Brock Dodd has grown accustomed to receiving the same reaction from friends and family when they learn he has been following up football workouts by baling hay.

Dodd has been working on a local farm this summer late into the evenings and sometimes into the early mornings.

“We’ll usually do 500-600 bales on a normal night or sometimes 800-1000, which is a lot,” Dodd said. “We'll be out there at least until midnight, probably the latest will be 3 a.m. It can be pretty tough. Sometimes, we'll start at 6 and it's still really hot. And, you're wearing long sleeves because you don't want to get scratched up. At night, it's not too bad.

“Most people are usually like, 'You sure you want to be doing that, you're not going to get sick?,’” he added. “But I'm ready to go and it's good money. At 20 cents a bale and 1,000 bales, that's good money.”

Dodd feels the work fits his mindset, as well.

“I enjoy the hard labor, blue-collar work,” he said.

Working with his hands as he has been, there’s no question Dodd has fully recovered from a broken right hand he suffered during the first day of tryouts for Ozark’s baseball team in February.

The injury all but wiped out his junior season on the ball diamond.

As Dodd makes the transition from outside linebacker to strong safety, there are no lingering effects from his broken hand, physically or mentally. 

“It's not going to affect my mindset at all,” Dodd said. ‘I’m still going out there aggressive and ready to play.”

Coach Chad Depee echoes that sentiment. He’s fully confident Dodd won’t worry about re-injuring the hand or shy away from contact.

“I don't think his mindset ever changes,” Depee said. “It was an unfortunate injury. He was going 100 percent. It could have easily been just another routine play and he could have popped up and nothing would have happened. He's a young buck and is all healed up now. He loves to compete and is ready to go. He loves to mix it up. It's good to see him back in the saddle again.” 
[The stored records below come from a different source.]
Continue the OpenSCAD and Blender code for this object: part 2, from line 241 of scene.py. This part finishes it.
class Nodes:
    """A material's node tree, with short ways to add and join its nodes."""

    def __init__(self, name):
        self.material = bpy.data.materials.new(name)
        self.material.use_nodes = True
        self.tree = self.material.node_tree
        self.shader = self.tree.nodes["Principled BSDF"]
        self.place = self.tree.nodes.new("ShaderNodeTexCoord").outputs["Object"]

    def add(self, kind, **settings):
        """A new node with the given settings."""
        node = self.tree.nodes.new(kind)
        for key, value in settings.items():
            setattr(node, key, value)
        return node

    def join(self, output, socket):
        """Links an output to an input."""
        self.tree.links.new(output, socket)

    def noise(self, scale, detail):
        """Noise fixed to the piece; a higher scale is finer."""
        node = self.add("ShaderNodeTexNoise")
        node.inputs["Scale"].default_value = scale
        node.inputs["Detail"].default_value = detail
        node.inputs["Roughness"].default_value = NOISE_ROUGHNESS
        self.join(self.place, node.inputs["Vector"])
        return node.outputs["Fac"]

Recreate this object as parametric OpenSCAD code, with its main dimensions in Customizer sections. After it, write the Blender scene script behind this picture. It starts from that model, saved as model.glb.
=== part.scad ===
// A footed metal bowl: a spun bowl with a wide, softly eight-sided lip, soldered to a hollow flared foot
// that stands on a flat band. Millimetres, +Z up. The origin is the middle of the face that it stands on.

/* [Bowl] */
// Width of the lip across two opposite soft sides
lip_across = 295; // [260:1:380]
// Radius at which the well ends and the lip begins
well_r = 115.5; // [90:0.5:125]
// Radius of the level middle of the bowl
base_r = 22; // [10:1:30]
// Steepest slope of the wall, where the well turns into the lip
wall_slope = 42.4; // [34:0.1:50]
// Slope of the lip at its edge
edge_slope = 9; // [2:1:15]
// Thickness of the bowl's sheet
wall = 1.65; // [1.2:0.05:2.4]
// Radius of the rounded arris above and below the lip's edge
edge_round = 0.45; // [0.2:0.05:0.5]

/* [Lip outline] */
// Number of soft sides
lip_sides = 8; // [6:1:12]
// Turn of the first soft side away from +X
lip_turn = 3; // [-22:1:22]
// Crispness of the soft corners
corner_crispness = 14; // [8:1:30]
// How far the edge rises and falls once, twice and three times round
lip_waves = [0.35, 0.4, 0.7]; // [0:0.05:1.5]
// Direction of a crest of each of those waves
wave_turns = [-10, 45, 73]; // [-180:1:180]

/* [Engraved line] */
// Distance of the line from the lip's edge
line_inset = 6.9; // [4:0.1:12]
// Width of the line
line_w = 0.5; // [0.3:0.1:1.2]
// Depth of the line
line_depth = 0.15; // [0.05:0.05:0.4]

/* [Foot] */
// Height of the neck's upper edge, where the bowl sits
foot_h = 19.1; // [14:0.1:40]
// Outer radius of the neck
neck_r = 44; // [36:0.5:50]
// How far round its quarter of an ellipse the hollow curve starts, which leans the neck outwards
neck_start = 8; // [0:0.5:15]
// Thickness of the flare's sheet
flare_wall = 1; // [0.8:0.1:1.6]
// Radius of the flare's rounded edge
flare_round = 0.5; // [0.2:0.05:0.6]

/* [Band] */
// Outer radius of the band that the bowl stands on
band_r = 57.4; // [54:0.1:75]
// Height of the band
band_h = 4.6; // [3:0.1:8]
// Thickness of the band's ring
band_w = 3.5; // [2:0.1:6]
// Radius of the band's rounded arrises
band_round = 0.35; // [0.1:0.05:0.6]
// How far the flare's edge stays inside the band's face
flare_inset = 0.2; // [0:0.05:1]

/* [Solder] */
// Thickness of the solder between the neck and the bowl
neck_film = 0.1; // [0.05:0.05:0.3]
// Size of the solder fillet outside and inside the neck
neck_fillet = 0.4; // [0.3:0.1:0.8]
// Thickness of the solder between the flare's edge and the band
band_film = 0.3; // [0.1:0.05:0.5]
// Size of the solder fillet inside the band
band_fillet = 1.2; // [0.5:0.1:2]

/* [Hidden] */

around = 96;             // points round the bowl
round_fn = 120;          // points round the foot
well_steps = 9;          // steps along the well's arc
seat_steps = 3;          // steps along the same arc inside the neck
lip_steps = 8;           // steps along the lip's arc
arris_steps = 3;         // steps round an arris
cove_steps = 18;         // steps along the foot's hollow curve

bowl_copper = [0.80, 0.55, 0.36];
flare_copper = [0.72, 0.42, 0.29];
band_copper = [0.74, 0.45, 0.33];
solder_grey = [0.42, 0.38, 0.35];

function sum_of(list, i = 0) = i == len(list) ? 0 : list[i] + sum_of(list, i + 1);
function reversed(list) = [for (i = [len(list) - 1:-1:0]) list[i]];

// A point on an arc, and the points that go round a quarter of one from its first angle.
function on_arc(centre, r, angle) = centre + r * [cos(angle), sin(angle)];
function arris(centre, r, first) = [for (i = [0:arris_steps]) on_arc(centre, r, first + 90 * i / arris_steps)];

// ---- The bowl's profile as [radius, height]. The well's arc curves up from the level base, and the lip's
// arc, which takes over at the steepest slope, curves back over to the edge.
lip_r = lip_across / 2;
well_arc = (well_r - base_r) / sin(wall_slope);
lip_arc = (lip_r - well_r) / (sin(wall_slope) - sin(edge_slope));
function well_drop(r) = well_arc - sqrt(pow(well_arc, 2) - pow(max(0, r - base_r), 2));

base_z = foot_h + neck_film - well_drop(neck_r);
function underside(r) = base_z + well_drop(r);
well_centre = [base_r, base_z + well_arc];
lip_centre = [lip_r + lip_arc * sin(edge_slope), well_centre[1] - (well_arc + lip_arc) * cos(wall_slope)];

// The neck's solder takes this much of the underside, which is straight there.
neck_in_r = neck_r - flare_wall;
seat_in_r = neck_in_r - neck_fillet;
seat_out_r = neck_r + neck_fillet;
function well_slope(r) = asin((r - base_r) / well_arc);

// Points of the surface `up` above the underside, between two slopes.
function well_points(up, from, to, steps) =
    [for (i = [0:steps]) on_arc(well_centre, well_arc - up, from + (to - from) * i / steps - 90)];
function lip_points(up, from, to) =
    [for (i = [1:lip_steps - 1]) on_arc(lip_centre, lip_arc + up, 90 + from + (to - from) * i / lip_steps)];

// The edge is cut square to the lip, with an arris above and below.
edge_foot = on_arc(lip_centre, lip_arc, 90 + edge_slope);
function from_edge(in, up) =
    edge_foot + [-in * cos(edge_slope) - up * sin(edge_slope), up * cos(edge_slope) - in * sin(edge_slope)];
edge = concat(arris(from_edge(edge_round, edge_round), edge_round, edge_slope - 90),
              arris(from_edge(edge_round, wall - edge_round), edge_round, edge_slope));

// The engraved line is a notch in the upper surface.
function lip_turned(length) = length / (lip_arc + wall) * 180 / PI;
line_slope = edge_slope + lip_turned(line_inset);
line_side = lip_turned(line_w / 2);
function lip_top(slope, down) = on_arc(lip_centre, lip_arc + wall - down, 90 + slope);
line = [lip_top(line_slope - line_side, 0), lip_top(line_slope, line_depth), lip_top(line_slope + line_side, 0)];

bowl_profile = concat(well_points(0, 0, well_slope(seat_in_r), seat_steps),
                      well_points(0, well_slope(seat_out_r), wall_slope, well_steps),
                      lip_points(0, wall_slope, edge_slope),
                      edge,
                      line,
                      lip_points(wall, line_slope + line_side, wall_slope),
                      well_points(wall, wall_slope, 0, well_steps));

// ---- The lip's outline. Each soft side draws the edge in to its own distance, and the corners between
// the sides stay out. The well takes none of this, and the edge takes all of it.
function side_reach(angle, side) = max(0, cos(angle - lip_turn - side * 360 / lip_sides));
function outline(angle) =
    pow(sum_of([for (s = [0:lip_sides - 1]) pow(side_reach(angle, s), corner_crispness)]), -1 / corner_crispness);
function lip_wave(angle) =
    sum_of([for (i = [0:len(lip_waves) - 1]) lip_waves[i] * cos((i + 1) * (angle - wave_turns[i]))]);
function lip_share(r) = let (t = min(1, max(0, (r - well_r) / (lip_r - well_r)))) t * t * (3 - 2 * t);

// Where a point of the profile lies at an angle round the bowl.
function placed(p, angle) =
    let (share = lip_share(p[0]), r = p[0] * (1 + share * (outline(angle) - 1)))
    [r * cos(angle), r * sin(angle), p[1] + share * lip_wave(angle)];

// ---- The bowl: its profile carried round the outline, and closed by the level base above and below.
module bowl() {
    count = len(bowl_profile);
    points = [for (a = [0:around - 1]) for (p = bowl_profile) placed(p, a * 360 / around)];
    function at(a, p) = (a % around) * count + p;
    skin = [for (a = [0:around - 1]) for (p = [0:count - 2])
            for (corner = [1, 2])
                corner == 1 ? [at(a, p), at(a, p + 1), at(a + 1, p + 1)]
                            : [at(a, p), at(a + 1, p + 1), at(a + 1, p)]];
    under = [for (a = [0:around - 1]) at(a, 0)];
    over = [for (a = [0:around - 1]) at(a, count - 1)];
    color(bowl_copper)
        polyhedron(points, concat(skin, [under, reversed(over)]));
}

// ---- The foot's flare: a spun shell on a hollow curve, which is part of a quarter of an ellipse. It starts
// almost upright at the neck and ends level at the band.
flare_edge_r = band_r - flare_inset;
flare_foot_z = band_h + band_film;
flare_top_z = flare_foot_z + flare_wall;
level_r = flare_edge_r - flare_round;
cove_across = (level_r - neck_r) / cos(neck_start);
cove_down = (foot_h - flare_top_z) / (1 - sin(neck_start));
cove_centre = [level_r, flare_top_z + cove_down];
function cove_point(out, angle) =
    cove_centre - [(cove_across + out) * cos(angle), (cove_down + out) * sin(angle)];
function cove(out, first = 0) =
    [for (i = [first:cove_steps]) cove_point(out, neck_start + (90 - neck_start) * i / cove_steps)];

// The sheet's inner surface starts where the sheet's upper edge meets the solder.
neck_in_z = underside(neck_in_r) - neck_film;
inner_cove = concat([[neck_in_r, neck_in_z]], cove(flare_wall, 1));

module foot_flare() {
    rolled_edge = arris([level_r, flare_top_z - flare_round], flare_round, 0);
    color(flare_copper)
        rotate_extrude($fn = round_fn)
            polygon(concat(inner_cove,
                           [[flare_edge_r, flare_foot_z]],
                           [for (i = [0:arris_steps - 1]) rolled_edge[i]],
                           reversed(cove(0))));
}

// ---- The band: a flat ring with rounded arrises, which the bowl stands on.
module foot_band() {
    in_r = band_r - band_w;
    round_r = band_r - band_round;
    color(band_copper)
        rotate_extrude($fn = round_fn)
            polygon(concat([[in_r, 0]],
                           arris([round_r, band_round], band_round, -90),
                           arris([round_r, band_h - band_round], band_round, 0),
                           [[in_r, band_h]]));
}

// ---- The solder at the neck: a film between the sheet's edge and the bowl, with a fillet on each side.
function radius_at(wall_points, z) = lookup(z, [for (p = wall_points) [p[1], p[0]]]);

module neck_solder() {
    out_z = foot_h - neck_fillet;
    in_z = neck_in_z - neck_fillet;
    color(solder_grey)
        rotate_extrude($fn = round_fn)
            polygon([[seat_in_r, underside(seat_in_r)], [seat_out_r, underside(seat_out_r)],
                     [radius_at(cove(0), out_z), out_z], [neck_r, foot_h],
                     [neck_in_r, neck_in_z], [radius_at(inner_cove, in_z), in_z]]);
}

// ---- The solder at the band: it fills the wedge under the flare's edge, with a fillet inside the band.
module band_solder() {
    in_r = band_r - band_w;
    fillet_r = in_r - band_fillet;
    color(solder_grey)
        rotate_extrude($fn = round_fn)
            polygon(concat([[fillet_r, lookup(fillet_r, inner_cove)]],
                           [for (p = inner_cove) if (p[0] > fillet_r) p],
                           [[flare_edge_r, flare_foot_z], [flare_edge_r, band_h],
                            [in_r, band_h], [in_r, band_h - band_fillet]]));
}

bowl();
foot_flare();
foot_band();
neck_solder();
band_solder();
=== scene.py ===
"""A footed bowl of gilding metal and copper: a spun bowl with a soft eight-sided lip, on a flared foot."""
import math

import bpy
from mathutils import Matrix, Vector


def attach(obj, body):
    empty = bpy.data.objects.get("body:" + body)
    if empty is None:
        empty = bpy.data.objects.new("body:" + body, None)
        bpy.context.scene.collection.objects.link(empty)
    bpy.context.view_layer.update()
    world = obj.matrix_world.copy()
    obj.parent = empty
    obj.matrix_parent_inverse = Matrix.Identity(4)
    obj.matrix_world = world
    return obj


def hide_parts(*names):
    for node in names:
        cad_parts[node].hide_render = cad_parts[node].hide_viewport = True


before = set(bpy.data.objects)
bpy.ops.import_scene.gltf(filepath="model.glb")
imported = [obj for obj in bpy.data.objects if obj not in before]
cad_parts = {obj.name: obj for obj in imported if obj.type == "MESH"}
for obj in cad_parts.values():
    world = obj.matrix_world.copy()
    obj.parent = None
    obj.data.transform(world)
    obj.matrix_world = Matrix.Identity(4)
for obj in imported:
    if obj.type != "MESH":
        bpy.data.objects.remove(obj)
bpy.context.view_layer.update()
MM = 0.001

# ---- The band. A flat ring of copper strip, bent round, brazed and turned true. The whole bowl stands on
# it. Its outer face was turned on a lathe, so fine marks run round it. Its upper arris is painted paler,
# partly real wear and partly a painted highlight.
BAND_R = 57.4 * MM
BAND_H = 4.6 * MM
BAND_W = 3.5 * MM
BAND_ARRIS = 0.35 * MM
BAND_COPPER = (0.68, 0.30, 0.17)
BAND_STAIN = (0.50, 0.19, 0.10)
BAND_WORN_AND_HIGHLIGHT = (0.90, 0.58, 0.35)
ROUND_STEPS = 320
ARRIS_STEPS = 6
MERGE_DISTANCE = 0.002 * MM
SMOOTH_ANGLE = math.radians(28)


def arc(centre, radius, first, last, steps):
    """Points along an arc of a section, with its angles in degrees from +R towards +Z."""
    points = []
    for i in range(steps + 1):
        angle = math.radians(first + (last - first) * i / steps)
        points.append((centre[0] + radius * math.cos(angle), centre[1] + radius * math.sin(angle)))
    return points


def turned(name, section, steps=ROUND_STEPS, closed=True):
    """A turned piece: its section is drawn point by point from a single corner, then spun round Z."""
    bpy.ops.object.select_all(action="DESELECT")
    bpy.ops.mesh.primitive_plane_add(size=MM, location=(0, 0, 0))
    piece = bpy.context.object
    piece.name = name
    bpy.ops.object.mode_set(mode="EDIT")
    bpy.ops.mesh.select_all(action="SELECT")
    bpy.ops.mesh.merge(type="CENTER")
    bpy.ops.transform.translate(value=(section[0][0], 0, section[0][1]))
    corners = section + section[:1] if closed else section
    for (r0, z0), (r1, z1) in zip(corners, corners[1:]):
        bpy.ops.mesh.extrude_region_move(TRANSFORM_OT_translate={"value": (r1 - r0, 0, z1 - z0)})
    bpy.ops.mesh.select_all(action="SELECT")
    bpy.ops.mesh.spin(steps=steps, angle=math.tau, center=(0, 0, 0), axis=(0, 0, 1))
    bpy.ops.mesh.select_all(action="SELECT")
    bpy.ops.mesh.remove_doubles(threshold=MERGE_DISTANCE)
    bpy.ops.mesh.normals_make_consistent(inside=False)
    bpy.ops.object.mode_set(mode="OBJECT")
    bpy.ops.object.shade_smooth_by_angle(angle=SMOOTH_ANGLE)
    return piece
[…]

Dodd figures to be a key cog for Ozark’s defense against the run and the pass. He’s coming off a junior season in which he collected two interceptions and 40 tackles, including 20 solo stops.

“There are a few things different for him,” Depee said of Dodd’s move to strong safety. “The thing he's always been able to do is run. He's also a good athlete and a physical kid who has a nose for the ball. He also pays attention to detail. I have every bit of confidence he'll do just fine.”